--- TASK OBJECTIVE ---
Can the data below be set down again exactly, line for line?

GIVEN INFORMATION start

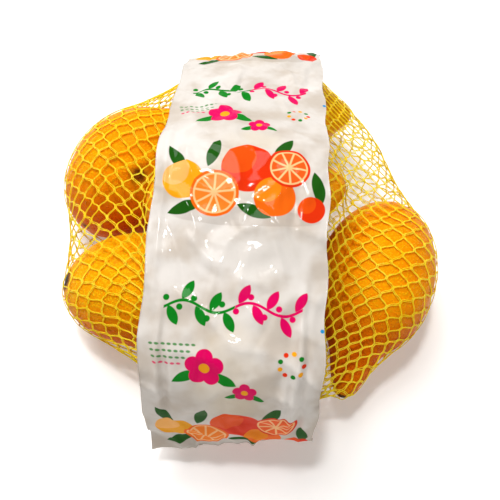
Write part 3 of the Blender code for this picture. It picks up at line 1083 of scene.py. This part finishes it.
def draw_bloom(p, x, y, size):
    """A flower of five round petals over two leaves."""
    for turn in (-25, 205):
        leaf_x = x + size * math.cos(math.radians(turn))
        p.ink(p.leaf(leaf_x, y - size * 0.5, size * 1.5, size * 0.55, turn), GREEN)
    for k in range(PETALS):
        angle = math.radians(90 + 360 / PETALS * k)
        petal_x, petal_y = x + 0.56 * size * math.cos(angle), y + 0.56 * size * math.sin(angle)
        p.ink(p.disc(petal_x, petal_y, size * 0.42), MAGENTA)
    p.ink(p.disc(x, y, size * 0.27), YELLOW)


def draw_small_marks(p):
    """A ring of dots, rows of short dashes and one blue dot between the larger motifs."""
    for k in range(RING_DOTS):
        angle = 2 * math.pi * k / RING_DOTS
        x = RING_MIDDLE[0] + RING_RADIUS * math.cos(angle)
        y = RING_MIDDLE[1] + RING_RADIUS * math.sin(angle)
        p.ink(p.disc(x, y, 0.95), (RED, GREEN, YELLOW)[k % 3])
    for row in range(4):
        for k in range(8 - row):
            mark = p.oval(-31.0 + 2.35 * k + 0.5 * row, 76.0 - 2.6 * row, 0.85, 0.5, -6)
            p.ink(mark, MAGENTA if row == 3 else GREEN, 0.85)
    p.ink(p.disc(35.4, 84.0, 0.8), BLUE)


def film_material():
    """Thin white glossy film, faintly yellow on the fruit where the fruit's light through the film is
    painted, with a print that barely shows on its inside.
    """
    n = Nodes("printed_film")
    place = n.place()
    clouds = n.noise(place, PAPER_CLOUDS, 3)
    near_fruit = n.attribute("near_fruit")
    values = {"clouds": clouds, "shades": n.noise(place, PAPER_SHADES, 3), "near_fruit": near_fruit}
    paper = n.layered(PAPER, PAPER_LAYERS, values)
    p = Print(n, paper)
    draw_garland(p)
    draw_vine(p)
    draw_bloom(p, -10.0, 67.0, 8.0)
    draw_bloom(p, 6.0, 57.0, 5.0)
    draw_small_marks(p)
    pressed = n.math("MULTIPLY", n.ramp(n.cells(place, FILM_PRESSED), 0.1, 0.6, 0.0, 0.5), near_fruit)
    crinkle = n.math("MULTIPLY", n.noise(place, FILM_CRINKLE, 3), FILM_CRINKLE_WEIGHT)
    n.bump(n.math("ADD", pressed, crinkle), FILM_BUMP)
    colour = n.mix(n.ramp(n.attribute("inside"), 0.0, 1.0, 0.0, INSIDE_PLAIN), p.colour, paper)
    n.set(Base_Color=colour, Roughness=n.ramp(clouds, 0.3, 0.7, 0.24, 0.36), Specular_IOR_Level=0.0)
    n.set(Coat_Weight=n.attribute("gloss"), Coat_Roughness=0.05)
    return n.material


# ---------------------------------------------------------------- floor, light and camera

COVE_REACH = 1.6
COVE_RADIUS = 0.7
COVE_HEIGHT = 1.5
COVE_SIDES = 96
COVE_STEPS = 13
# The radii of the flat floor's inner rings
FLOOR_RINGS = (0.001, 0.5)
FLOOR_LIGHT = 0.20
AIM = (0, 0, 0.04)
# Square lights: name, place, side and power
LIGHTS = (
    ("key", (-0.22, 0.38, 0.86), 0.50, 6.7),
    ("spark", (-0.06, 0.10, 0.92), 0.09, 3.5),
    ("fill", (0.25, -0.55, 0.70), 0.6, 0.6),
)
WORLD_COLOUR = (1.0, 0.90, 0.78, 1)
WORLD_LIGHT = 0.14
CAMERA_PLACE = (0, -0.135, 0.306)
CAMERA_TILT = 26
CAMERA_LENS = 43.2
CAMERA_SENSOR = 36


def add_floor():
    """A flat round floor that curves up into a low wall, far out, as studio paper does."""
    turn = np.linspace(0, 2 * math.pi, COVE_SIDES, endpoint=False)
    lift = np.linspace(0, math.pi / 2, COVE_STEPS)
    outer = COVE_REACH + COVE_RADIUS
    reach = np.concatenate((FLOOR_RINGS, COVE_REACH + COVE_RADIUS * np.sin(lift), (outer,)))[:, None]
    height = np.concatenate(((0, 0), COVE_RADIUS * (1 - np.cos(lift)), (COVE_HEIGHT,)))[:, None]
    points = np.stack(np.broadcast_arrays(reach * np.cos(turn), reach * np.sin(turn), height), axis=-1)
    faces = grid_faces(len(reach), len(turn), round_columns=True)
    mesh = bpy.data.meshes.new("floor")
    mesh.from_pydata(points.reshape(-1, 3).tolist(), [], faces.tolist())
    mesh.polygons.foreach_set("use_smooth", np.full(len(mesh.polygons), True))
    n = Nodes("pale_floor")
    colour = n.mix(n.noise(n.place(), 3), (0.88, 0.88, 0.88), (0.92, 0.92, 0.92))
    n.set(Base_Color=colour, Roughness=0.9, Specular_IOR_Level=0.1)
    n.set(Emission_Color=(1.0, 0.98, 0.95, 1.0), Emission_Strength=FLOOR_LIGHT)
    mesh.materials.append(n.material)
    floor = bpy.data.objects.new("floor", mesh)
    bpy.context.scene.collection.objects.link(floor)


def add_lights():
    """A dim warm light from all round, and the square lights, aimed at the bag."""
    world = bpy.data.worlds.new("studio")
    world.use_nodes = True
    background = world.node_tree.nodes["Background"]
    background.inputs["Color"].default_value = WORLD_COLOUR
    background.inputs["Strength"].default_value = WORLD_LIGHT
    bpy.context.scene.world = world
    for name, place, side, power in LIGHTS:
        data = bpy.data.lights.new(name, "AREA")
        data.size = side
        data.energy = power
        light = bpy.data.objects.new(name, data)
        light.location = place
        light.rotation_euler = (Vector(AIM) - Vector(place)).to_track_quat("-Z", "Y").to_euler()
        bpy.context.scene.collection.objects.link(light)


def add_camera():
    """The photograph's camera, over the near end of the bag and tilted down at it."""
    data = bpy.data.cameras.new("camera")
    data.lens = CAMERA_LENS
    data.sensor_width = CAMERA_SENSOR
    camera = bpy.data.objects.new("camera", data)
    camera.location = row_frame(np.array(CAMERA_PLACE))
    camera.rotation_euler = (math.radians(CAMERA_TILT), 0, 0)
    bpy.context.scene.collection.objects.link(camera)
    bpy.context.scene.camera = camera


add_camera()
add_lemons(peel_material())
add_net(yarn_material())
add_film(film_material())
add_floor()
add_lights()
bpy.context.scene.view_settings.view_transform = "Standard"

GIVEN INFORMATION end

--- RESPONSE ---
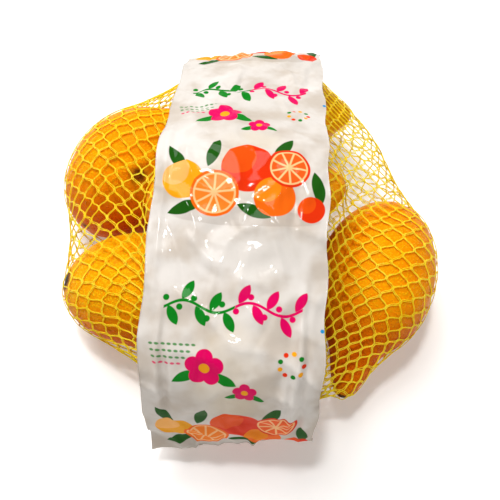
Write part 3 of the Blender code for this picture. It picks up at line 1083 of scene.py. This part finishes it.
def draw_bloom(p, x, y, size):
    """A flower of five round petals over two leaves."""
    for turn in (-25, 205):
        leaf_x = x + size * math.cos(math.radians(turn))
        p.ink(p.leaf(leaf_x, y - size * 0.5, size * 1.5, size * 0.55, turn), GREEN)
    for k in range(PETALS):
        angle = math.radians(90 + 360 / PETALS * k)
        petal_x, petal_y = x + 0.56 * size * math.cos(angle), y + 0.56 * size * math.sin(angle)
        p.ink(p.disc(petal_x, petal_y, size * 0.42), MAGENTA)
    p.ink(p.disc(x, y, size * 0.27), YELLOW)


def draw_small_marks(p):
    """A ring of dots, rows of short dashes and one blue dot between the larger motifs."""
    for k in range(RING_DOTS):
        angle = 2 * math.pi * k / RING_DOTS
        x = RING_MIDDLE[0] + RING_RADIUS * math.cos(angle)
        y = RING_MIDDLE[1] + RING_RADIUS * math.sin(angle)
        p.ink(p.disc(x, y, 0.95), (RED, GREEN, YELLOW)[k % 3])
    for row in range(4):
        for k in range(8 - row):
            mark = p.oval(-31.0 + 2.35 * k + 0.5 * row, 76.0 - 2.6 * row, 0.85, 0.5, -6)
            p.ink(mark, MAGENTA if row == 3 else GREEN, 0.85)
    p.ink(p.disc(35.4, 84.0, 0.8), BLUE)


def film_material():
    """Thin white glossy film, faintly yellow on the fruit where the fruit's light through the film is
    painted, with a print that barely shows on its inside.
    """
    n = Nodes("printed_film")
    place = n.place()
    clouds = n.noise(place, PAPER_CLOUDS, 3)
    near_fruit = n.attribute("near_fruit")
    values = {"clouds": clouds, "shades": n.noise(place, PAPER_SHADES, 3), "near_fruit": near_fruit}
    paper = n.layered(PAPER, PAPER_LAYERS, values)
    p = Print(n, paper)
    draw_garland(p)
    draw_vine(p)
    draw_bloom(p, -10.0, 67.0, 8.0)
    draw_bloom(p, 6.0, 57.0, 5.0)
    draw_small_marks(p)
    pressed = n.math("MULTIPLY", n.ramp(n.cells(place, FILM_PRESSED), 0.1, 0.6, 0.0, 0.5), near_fruit)
    crinkle = n.math("MULTIPLY", n.noise(place, FILM_CRINKLE, 3), FILM_CRINKLE_WEIGHT)
    n.bump(n.math("ADD", pressed, crinkle), FILM_BUMP)
    colour = n.mix(n.ramp(n.attribute("inside"), 0.0, 1.0, 0.0, INSIDE_PLAIN), p.colour, paper)
    n.set(Base_Color=colour, Roughness=n.ramp(clouds, 0.3, 0.7, 0.24, 0.36), Specular_IOR_Level=0.0)
    n.set(Coat_Weight=n.attribute("gloss"), Coat_Roughness=0.05)
    return n.material


# ---------------------------------------------------------------- floor, light and camera

COVE_REACH = 1.6
COVE_RADIUS = 0.7
COVE_HEIGHT = 1.5
COVE_SIDES = 96
COVE_STEPS = 13
# The radii of the flat floor's inner rings
FLOOR_RINGS = (0.001, 0.5)
FLOOR_LIGHT = 0.20
AIM = (0, 0, 0.04)
# Square lights: name, place, side and power
LIGHTS = (
    ("key", (-0.22, 0.38, 0.86), 0.50, 6.7),
    ("spark", (-0.06, 0.10, 0.92), 0.09, 3.5),
    ("fill", (0.25, -0.55, 0.70), 0.6, 0.6),
)
WORLD_COLOUR = (1.0, 0.90, 0.78, 1)
WORLD_LIGHT = 0.14
CAMERA_PLACE = (0, -0.135, 0.306)
CAMERA_TILT = 26
CAMERA_LENS = 43.2
CAMERA_SENSOR = 36


def add_floor():
    """A flat round floor that curves up into a low wall, far out, as studio paper does."""
    turn = np.linspace(0, 2 * math.pi, COVE_SIDES, endpoint=False)
    lift = np.linspace(0, math.pi / 2, COVE_STEPS)
    outer = COVE_REACH + COVE_RADIUS
    reach = np.concatenate((FLOOR_RINGS, COVE_REACH + COVE_RADIUS * np.sin(lift), (outer,)))[:, None]
    height = np.concatenate(((0, 0), COVE_RADIUS * (1 - np.cos(lift)), (COVE_HEIGHT,)))[:, None]
    points = np.stack(np.broadcast_arrays(reach * np.cos(turn), reach * np.sin(turn), height), axis=-1)
    faces = grid_faces(len(reach), len(turn), round_columns=True)
    mesh = bpy.data.meshes.new("floor")
    mesh.from_pydata(points.reshape(-1, 3).tolist(), [], faces.tolist())
    mesh.polygons.foreach_set("use_smooth", np.full(len(mesh.polygons), True))
    n = Nodes("pale_floor")
    colour = n.mix(n.noise(n.place(), 3), (0.88, 0.88, 0.88), (0.92, 0.92, 0.92))
    n.set(Base_Color=colour, Roughness=0.9, Specular_IOR_Level=0.1)
    n.set(Emission_Color=(1.0, 0.98, 0.95, 1.0), Emission_Strength=FLOOR_LIGHT)
    mesh.materials.append(n.material)
    floor = bpy.data.objects.new("floor", mesh)
    bpy.context.scene.collection.objects.link(floor)


def add_lights():
    """A dim warm light from all round, and the square lights, aimed at the bag."""
    world = bpy.data.worlds.new("studio")
    world.use_nodes = True
    background = world.node_tree.nodes["Background"]
    background.inputs["Color"].default_value = WORLD_COLOUR
    background.inputs["Strength"].default_value = WORLD_LIGHT
    bpy.context.scene.world = world
    for name, place, side, power in LIGHTS:
        data = bpy.data.lights.new(name, "AREA")
        data.size = side
        data.energy = power
        light = bpy.data.objects.new(name, data)
        light.location = place
        light.rotation_euler = (Vector(AIM) - Vector(place)).to_track_quat("-Z", "Y").to_euler()
        bpy.context.scene.collection.objects.link(light)


def add_camera():
    """The photograph's camera, over the near end of the bag and tilted down at it."""
    data = bpy.data.cameras.new("camera")
    data.lens = CAMERA_LENS
    data.sensor_width = CAMERA_SENSOR
    camera = bpy.data.objects.new("camera", data)
    camera.location = row_frame(np.array(CAMERA_PLACE))
    camera.rotation_euler = (math.radians(CAMERA_TILT), 0, 0)
    bpy.context.scene.collection.objects.link(camera)
    bpy.context.scene.camera = camera


add_camera()
add_lemons(peel_material())
add_net(yarn_material())
add_film(film_material())
add_floor()
add_lights()
bpy.context.scene.view_settings.view_transform = "Standard"